Revisiting Decimal (generic algorithms)

Sam Ruby rubys at
Fri Jan 16 17:54:17 PST 2009

On Fri, Jan 16, 2009 at 8:30 PM, Brendan Eich <brendan at> wrote:
>> Like Allen says later, most small integers (i.e., the ones that fit
>> exactly in a double precision binary value) can simply be retained as
>> binary64.
> Or machine ints -- ALU >> FPU still.

Agreed.  Those values that could fit in int32 before could continue to do so.

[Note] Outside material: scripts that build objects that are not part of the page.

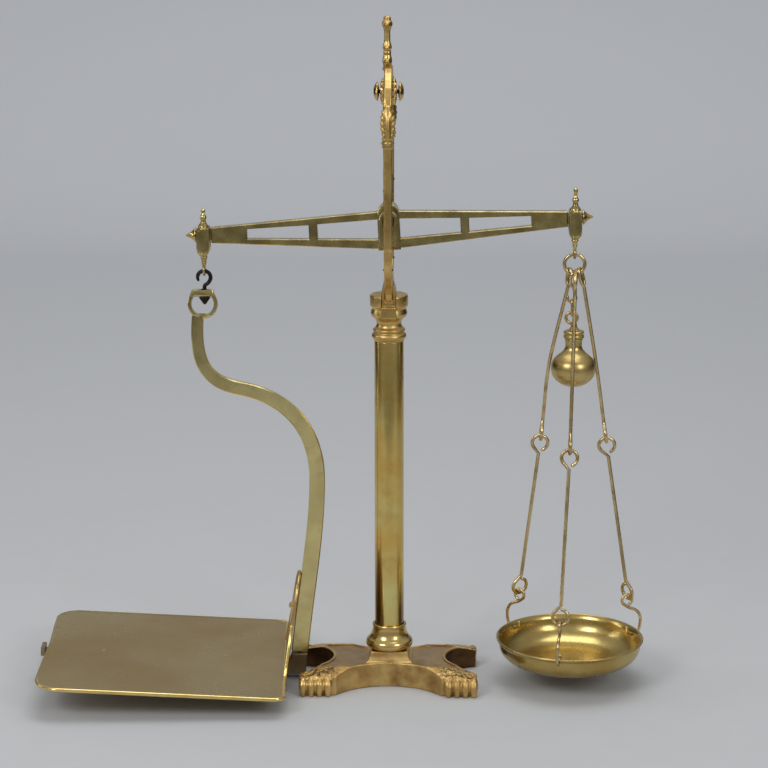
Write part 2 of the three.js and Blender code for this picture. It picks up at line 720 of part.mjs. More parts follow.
function roundedRect(x0, x1, halfY, left, right) {
  const shape = new THREE.Shape();
  shape.moveTo(x1 - right, halfY);
  shape.lineTo(x0 + left, halfY);
  shape.absarc(x0 + left, halfY - left, left, Math.PI / 2, Math.PI, false);
  shape.lineTo(x0, -halfY + left);
  shape.absarc(x0 + left, -halfY + left, left, Math.PI, 1.5 * Math.PI, false);
  shape.lineTo(x1 - right, -halfY);
  shape.absarc(x1 - right, -halfY + right, right, -Math.PI / 2, 0, false);
  shape.lineTo(x1, halfY - right);
  shape.absarc(x1 - right, halfY - right, right, 0, Math.PI / 2, false);
  return shape;
}

// The sheet lies in a tilted frame whose origin is the right edge of its top face.
function buildPlate() {
  const half = PLATE_Y / 2;
  const rim = extruded(roundedRect(-PLATE_X, 0, half, 25, 9), PLATE_EDGE, 0.9, 5);
  rim.translate(0, 0, -PLATE_EDGE / 2);
  const hollow = extruded(roundedRect(-PLATE_X + 4, -4, half - 4, 21, 6), 4, 0, 6);
  hollow.translate(0, 0, -PLATE_SHEET - 2);
  const tab = new THREE.Shape();
  tab.moveTo(-58, -1.6);
  tab.lineTo(58, -1.6);
  tab.bezierCurveTo(52, 14, 34, 22, 30, 44);
  tab.bezierCurveTo(27, 66, 24, 88, 0, 89);
  tab.bezierCurveTo(-24, 88, -27, 66, -30, 44);
  tab.bezierCurveTo(-34, 22, -52, 14, -58, -1.6);
  const upstand = uprightYZ(tab, 2.2, 0.5, 7);
  upstand.rotateY(UPSTAND_LEAN).translate(-1.4, 0, 0);
  const body = join(rim, upstand);
  const seats = [rodZ(-60, 0, -8, -0.6, 2.1, 12), rodZ(-180, 0, -8, -0.6, 2.1, 12)];
  const sheet = onPlate(cut(body, hollow, ...seats));
  const screwHole = rodX(-110, -84, 0, 74, 1.8, 10);
  place('goods_plate', onGoods(cut(sheet, screwHole)), PLATE_BRASS);
}

function buildPlateBar() {
  const top = -PLATE_EDGE - GAP;
  const bar = box(-PLATE_X - 4.4, -2, -8, 8, top - 3.8, top);
  const lip = box(-PLATE_X - 4.4, -PLATE_X - 0.4, -8, 8, top - 3.8, 1.6);
  const bores = [rodZ(-60, 0, -20, 4, 2.1, 12), rodZ(-180, 0, -20, 4, 2.1, 12)];
  const tilted = onPlate(cut(join(bar, lip), ...bores));
  const foot = polygon([
    [-107, 8], [-104, 5.2], [-84.6, 5.2], [-82.2, 8], [-81, 26.2], [-95.6, 26.2],
    [-99.6, 16], [-107, 15.5],
  ]);
  const block = uprightXZ(foot, 16, 0.8, 1);
  const tenon = box(-91, -87, -1.5, 1.5, 20, 37.6);
  place('plate_bar', onGoods(join(tilted, block, tenon)), BEAM_BRASS);
  for (const [name, x] of [['bar_rivet_inner', -60], ['bar_rivet_outer', -180]]) {
    const rivet = turned([
      [0, top - 5.4], [3.2, top - 4.7], [3.4, top - 4.1], [1.8, top - 4.1], [1.8, -0.9],
      [0, -0.9],
    ], 12);
    place(name, onGoods(onPlate(rivet.translate(x, 0, 0))), POLISHED);
  }
  const screw = turned([
    [0, 0], [1.5, 0], [1.5, 8.9], [3.6, 8.9], [3.2, 10.2], [1.6, 11.2], [0, 11.4],
  ], 12);
  screw.rotateY(-Math.PI / 2).translate(-87.2, 0, 74);
  place('upstand_screw', onGoods(screw), IRON);
}

// ---------- pan side ----------
const UP = new THREE.Vector3(0, 0, 1);
const AWAY = new THREE.Vector3(0, 1, 0);

// Each hanger starts on the ring, at an angle from its lowest point.
function ringSeat(angleDeg, offset) {
  const angle = THREE.MathUtils.degToRad(angleDeg);
  const outward = new THREE.Vector3(Math.sin(angle), 0, -Math.cos(angle));
  const centre = new THREE.Vector3(END_X, 0, RING_Z);
  centre.addScaledVector(outward, RING_RADIUS + offset);
  return { centre, outward };
}

// One link: an eye at the top, a shank along the given points, and an eye at the foot.
function eyeToEye(top, shank, bottom, radius) {
  const axis = shank[shank.length - 1].clone().sub(bottom.centre).normalize();
  const finish = bottom.centre.clone().addScaledVector(axis, bottom.radius * 1.5);
  const upper = arc(top.centre, top.axis, top.aside, top.radius, 24, 305, 11);
  const middle = shank.length > 1 ? smooth([...shank, finish], 6) : [...shank, finish];
  const lower = arc(bottom.centre, axis, bottom.aside, bottom.radius, -52, -350, 11);
  return wire([...upper, ...middle, ...lower], radius);
}

// Shank start, the point where it bows round the ball, its joint, and the eye at the foot.
const HANGERS = [
  {
    word: 'left', seat: -51, azimuth: 141.5, across: 30,
    start: [170.4, 1.5], bow: [153.4, 12.6], joint: [146.9, 21.5],
  },
  {
    word: 'front', seat: 17, azimuth: 258.4, across: -8,
    start: [176.4, -9.8], bow: [174.3, -23.4], joint: [172.3, -35.5],
  },
  {
    word: 'right', seat: 51, azimuth: 21.5, across: 124,
    start: [184.8, 2.4], bow: [198.8, 8.2], joint: [209.6, 12.6],
  },
];

function radial(azimuthDeg, distance, height) {
  const angle = THREE.MathUtils.degToRad(azimuthDeg);
  return new THREE.Vector3(PAN_X + distance * Math.cos(angle), distance * Math.sin(angle), height);
}

// A direction across the wire, square to it, that starts from the given heading.
function squareTo(axis, headingDeg) {
  const angle = THREE.MathUtils.degToRad(headingDeg);
  const heading = new THREE.Vector3(Math.cos(angle), Math.sin(angle), 0);
  return heading.addScaledVector(axis, -heading.dot(axis)).normalize();
}

// An almost closed eye on the link, then an S bend over the rim and into its hole.
function panHook(azimuth) {
  const eyeR = 5.2;
  const low = LINK_FOOT_Z - LINK_EYE;
  const crest = low + LINK_WIRE + HOOK_WIRE + 4 * GAP;
  const angle = THREE.MathUtils.degToRad(azimuth);
  const outward = new THREE.Vector3(Math.cos(angle), Math.sin(angle), 0);
  const eye = arc(radial(azimuth, 61.5, crest - eyeR), outward, UP, eyeR, -70, 222, 12);
  const bend = smooth([
    eye[eye.length - 1],
    radial(azimuth, 63, crest - 13),
    radial(azimuth, 71.5, crest - 17),
    radial(azimuth, 76, crest - 23),
    radial(azimuth, 76.4, crest - 31),
    radial(azimuth, 74.6, crest - 38),
    radial(azimuth, 71.4, HOLE_Z + 0.5),
    radial(azimuth, 66.6, HOLE_Z + 0.5),
    radial(azimuth, 63, HOLE_Z + 2.4),
    radial(azimuth, 61.6, HOLE_Z + 7),
  ], 18).slice(1);
  return wire([...eye, ...bend], HOOK_WIRE, 6);
}

function buildHanger({ word, seat, azimuth, start, bow, joint, across }) {
  const topR = 4.9;
  const { centre, outward } = ringSeat(seat, topR - LINK_WIRE - RING_WIRE - GAP);
  const shank = new THREE.Vector3(start[0], start[1], 394);
  const round = new THREE.Vector3(bow[0], bow[1], BALL_Z);
  const middle = new THREE.Vector3(joint[0], joint[1], JOINT_Z);
  const foot = radial(azimuth, 61.5, LINK_FOOT_Z);
  const reach = LINK_EYE - LINK_WIRE - GAP;
  const up = round.clone().sub(middle).normalize();
  const down = foot.clone().sub(middle).normalize();
  const topAside = AWAY.clone().multiplyScalar(Math.sign(-start[1]));
  const upper = eyeToEye(
    { centre, axis: outward, aside: topAside, radius: topR },
    [shank, round],
    { centre: middle.clone().addScaledVector(up, reach), aside: squareTo(up, 90), radius: LINK_EYE },
    LINK_WIRE,
  );
  place(`upper_link_${word}`, upper, WIRE_BRASS);
  const eye = middle.clone().addScaledVector(down, reach);
  const lower = eyeToEye(
    { centre: eye, axis: down, aside: squareTo(down, 0), radius: LINK_EYE },
    [eye.clone().addScaledVector(down, LINK_EYE * 1.5)],
    { centre: foot, aside: squareTo(down, across), radius: LINK_EYE },
    LINK_WIRE,
  );
  place(`lower_link_${word}`, lower, WIRE_BRASS);
  place(`pan_hook_${word}`, panHook(azimuth), WIRE_BRASS);
}

function buildPan() {
  const bowl = turned([
    [0, 13.2], [38, 15.8], [50, 19.4], [60, 23.6], [66, 28.5], [68.8, 34], [69.5, 41],
    [PAN_RADIUS, 43.4], [PAN_RADIUS, PAN_RIM_Z], [70.6, PAN_RIM_Z], [67.4, 41.6], [66.2, 34.8],
    [63.6, 29.9], [58.4, 25.8], [49, 21.9], [37.4, 18.4], [0, 15.8],
  ], 30).translate(PAN_X, 0, 0);
  const bores = HANGERS.map(({ azimuth }) => {
    const bore = rodX(60, 78, 0, HOLE_Z, HOLE_RADIUS, 12);
    return bore.rotateZ(THREE.MathUtils.degToRad(azimuth)).translate(PAN_X, 0, 0);
  });
  place('weights_pan', cut(bowl, ...bores), POLISHED);
}

function buildBall() {
  const seatR = 4.2;
  const wireR = 1.3;
  const { centre, outward } = ringSeat(-17, seatR - wireR - RING_WIRE - GAP);
  const bend = arc(centre, outward, AWAY, seatR, 30, 305, 10);
  const lead = smooth([
    new THREE.Vector3(centre.x - 0.6, -0.8, centre.z - 6.6),
    new THREE.Vector3(centre.x + 1, BALL_Y, centre.z - 10.5),
    new THREE.Vector3(BALL_EYE_X + 2.6, BALL_Y, 388.6),
  ], 4);
  const right = new THREE.Vector3(1, 0, 0);
  const hookCentre = new THREE.Vector3(BALL_EYE_X, BALL_Y, 382.6);
  const catchArc = arc(hookCentre, right, UP, 4, 40, -200, 10);
  place('ball_hook', wire([...bend, ...lead, ...catchArc], wireR), WIRE_BRASS);
  const linkTop = hookCentre.z - 4 + wireR + 1.2 + GAP;
  const linkLow = 365.9;
  const bow = (height, from, to) => {
    return arc(new THREE.Vector3(BALL_EYE_X, BALL_Y, height), AWAY, UP, 3.2, from, to, 7);
  };
  const oval = [...bow(linkTop - 3.2, 8, 180), ...bow(linkLow + 3.2, 180, 352)];
  place('ball_link', wire(oval, 1.2), WIRE_BRASS);
  const neckTop = 344;
  const shell = turned([
    [0, BALL_Z - 18.2], [8.6, BALL_Z - 16.8], [16.2, BALL_Z - 12], [20.8, BALL_Z - 5],
    [BALL_RADIUS, BALL_Z + 0.6], [20.4, BALL_Z + 7.4], [15.6, BALL_Z + 14], [10.2, BALL_Z + 18.2],
    [8, BALL_Z + 21.6], [7.8, neckTop - 1.4], [9, neckTop], [6.5, neckTop], [6.5, BALL_Z + 19.2],
    [14.4, BALL_Z + 12.8], [19, BALL_Z + 6.8], [20, BALL_Z + 0.6], [19.4, BALL_Z - 4.4],
    [15.2, BALL_Z - 10.8], [8, BALL_Z - 15.2], [0, BALL_Z - 16.6],
  ], 22);
  place('tare_ball', shell.translate(BALL_X, BALL_Y, 0), POLISHED);
  const lidBody = turned([
    [0, 336.6], [6.1, 336.6], [6.1, neckTop + GAP], [9.6, neckTop + GAP], [9.8, 347],
    [9.2, 350.4], [5, 352.6], [2.6, 353.6], [2.6, 358], [0, 358],
  ], 20);
  const eye = ringXZ(BALL_EYE_X - BALL_X, 363.6, 5.3, 1.5, 16);
  place('tare_ball_lid', join(lidBody, eye).translate(BALL_X, BALL_Y, 0), POLISHED);
  const slug = turned([
    [0, BALL_Z - 16], [7.2, BALL_Z - 14.6], [14.2, BALL_Z - 10.2], [18.4, BALL_Z - 4.4],
    [19, BALL_Z + 0.6], [18, BALL_Z + 5.6], [0, BALL_Z + 5.6],
  ], 16);
  place('lead_shot', slug.translate(BALL_X, BALL_Y, 0), LEAD);
}

// ---------- assembly ----------
buildBase();
buildColumn();
buildCapital();
buildFrame();
buildFrameTrim();
buildBeam();
boxEnd('left', -END_X, LEFT_Z, 25);
boxEnd('right', END_X, RIGHT_Z, 28.4);
buildHook();
buildGoodsArm();
buildPlate();
buildPlateBar();
place('hanging_ring', ringXZ(END_X, RING_Z, RING_RADIUS, RING_WIRE), WIRE_BRASS);
HANGERS.forEach(buildHanger);
buildPan();
buildBall();

export default scale;
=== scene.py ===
# Brass counter scale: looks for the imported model. Lengths inside the helpers are millimetres.
import math
import bmesh
import bpy
from mathutils import Matrix, Vector
from mathutils.geometry import tessellate_polygon


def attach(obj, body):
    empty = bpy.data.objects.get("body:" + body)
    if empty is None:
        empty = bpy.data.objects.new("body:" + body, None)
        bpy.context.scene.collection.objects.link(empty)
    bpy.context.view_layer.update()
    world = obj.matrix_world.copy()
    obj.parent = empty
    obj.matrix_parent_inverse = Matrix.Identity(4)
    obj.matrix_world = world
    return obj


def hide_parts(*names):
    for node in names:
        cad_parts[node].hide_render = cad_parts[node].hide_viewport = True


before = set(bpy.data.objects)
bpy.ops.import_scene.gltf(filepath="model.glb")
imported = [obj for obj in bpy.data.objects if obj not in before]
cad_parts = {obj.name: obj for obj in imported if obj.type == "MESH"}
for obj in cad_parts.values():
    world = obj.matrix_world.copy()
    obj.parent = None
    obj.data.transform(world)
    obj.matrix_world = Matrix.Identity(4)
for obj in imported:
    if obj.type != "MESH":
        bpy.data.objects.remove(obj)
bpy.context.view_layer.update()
MM = 0.001
V = Vector
X, Y, Z = V((1, 0, 0)), V((0, 1, 0)), V((0, 0, 1))


# ---------- measures shared with part.mjs ----------
GAP = 0.3
FULCRUM_Z = 452.5
TILT = math.radians(2.8)
ARM = 176.0
END_X = ARM * math.cos(TILT)
LEFT_Z = FULCRUM_Z - ARM * math.sin(TILT)
RIGHT_Z = FULCRUM_Z + ARM * math.sin(TILT)
TIP_X = 182.9
EYE_DROP = 35.2  # from a box end's knife edge down to the centre of its eye
EYE_HOLE = 2.9
RING_RADIUS = 9.6
RING_WIRE = 1.6
RING_Z = RIGHT_Z - EYE_DROP - EYE_HOLE + GAP + RING_WIRE - RING_RADIUS
IRON_WIRE = 1.9
GOODS_TURN = 2.6  # degrees the arm and the plate are turned about the iron hook
POST_Y = 41
BOSS_Z = 578.5
COLLAR_Z = 34.3
CAPITAL_Z = 341.3
PLATE_WIDE, PLATE_DEEP = 237.0, 234.0
PLATE_TILT = 3.3
PAN_X = 176.8
HOOK_SEAT = 61.5  # from the pan's axis to the feet of the links
HOLE_Z = 39.6
HOLE_RADIUS = 2.2
LINK_EYE = 7.6
LINK_WIRE = 1.5
LINK_FOOT_Z = 84.5
JOINT_Z = 241
HOOK_WIRE = 1.3
BALL = V((176.2, 0.6, 314.6))
BALL_EYE_X = 173.8
BALL_WIRE = 1.3
SHACKLE_WIRE = 1.2
SHACKLE_TURN = 3.2

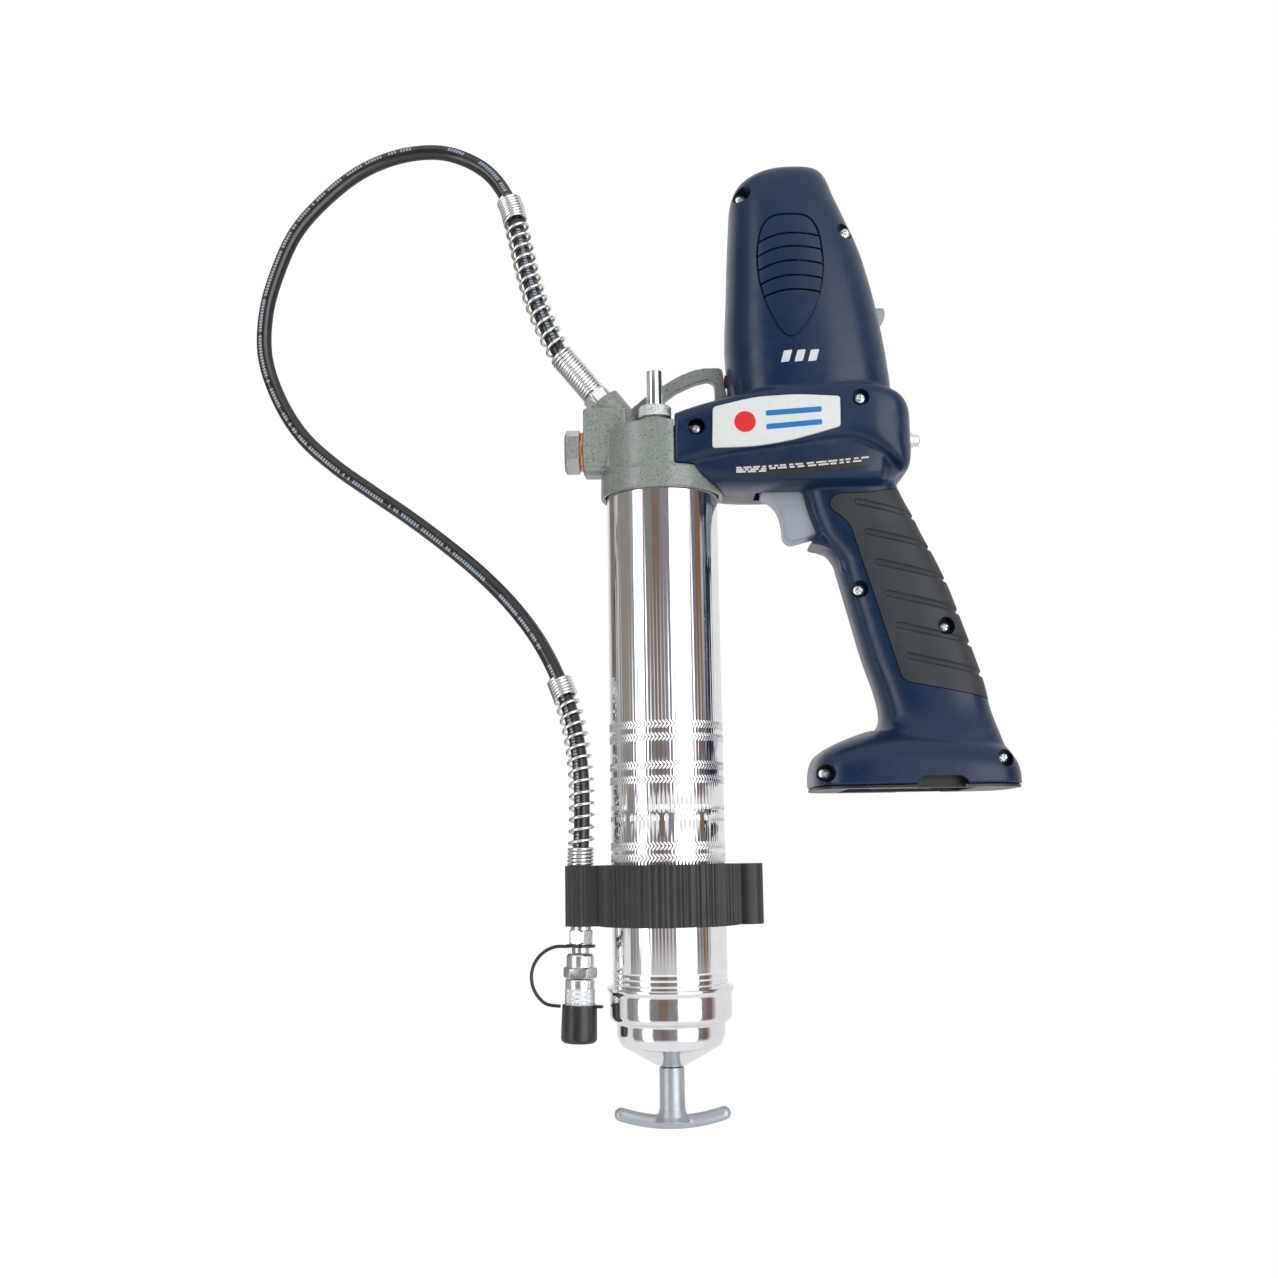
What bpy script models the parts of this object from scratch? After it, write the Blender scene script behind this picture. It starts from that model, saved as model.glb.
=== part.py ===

>> I suspect that covers the majority of constants in deployed
>> javascript.  Now let's consider the rest.
>> First, Allen's example:
>> function fuzz(a) { return a + 0.1}
>> Where fuzz(0.1)===0.2 and fuzz(0.1m)===0.2m
>> The only way I can see that working is if the constant is initially in
>> a form that either is readily convertible to source, or stores both
>> values.  I don't understand how multimethods (on "+"?) affect this.
>> If I'm missing something, please let me know (or simply provide a
>> pointer to where I can educate myself).
> I did, see followup links to reading-lists, from which I'll pick a specific
> link:

I must be dense.  My previous understanding of multimethods was that
it depends on the assumption that the type of each argument can be
determined.  That article doesn't change that for me.

>> Continuing on, let's tweak this a bit.
>> function fuzz(a) {var b=0.1; return a+b}
>> I would suggest that if the expectation would be that this function
>> behaves the same as the previous one.
> It had better!

So, here's the problem.  At the point of the ';' in the above, what is
the result of typeof(b)?

The problem gets worse rapidly.  The above may seem to be appealing at
first, but it degenerates rapidly.  Consider:

function fuzz(a) {var b=0.05; var c=0.05; var d=b+c; return a+d}

Should this return the same results as the previous fuzz functions?
What is the value of typeof(d)?

>> My interpretation is that this means that internally there are three
>> data types, one that is double, one that is decimal, and one that
>> somehow manages to be both.  Internally in that this implementation
>> detail ideally should not be visible to the application programmer.
>> Again, I could be wrong (in the need for three data types, not on the
>> opinion that this should not be visible), but pressing on...
> No, Allen allowed for that, but of course this generic type has to propagate
> at runtime through variable and function abstraction.

I don't follow.

>> function is_point_one(a) {var b=0.1; return b===a}
>> Is the expectation that this would return true for *both* 0.1 and
>> 0.1m?
> I don't see how this could work.

Before proceeding, let me simplify that:

function is_point_one(a) {return a===0.1}

The point of "fuzz" was that 0.1 as a literal would be interpreted as
a binary64 or as a decimal128 based on what it was combined with.  Why
would this example be any different?

>>  This leads to a rather odd place where it would be possible for
>> triple equals to not be transitive, i.e. a===b and b===c but not
>> a!===c.
> Er, a!==c ;-).
>>  That alone is enough to give me pause and question this
>> approach.
> Me too.
>> Continuing trip down this looking glass, what should typeof(0.1)
>> return?  You might come to a different conclusion, and again I might
>> be missing something obvious, but if these Schrödinger's catstants
>> (sorry for the bad pun) can be assigned to variable, then I would
>> assert that typeof(0.1) and typeof(0.1m) should both be 'number'.
> It should be clear that I won't go this far. My reply to Allen was gently
> suggesting that his suggestion would not fly on implementation efficiency
> grounds, but I think you've poked bigger holes. I'm still interested in
> multimethods, including for operators.

I don't see how this reasonably can be done half way.

And while multimethods are appealing for other reasons, I don't think
they relate to what Allen is suggesting.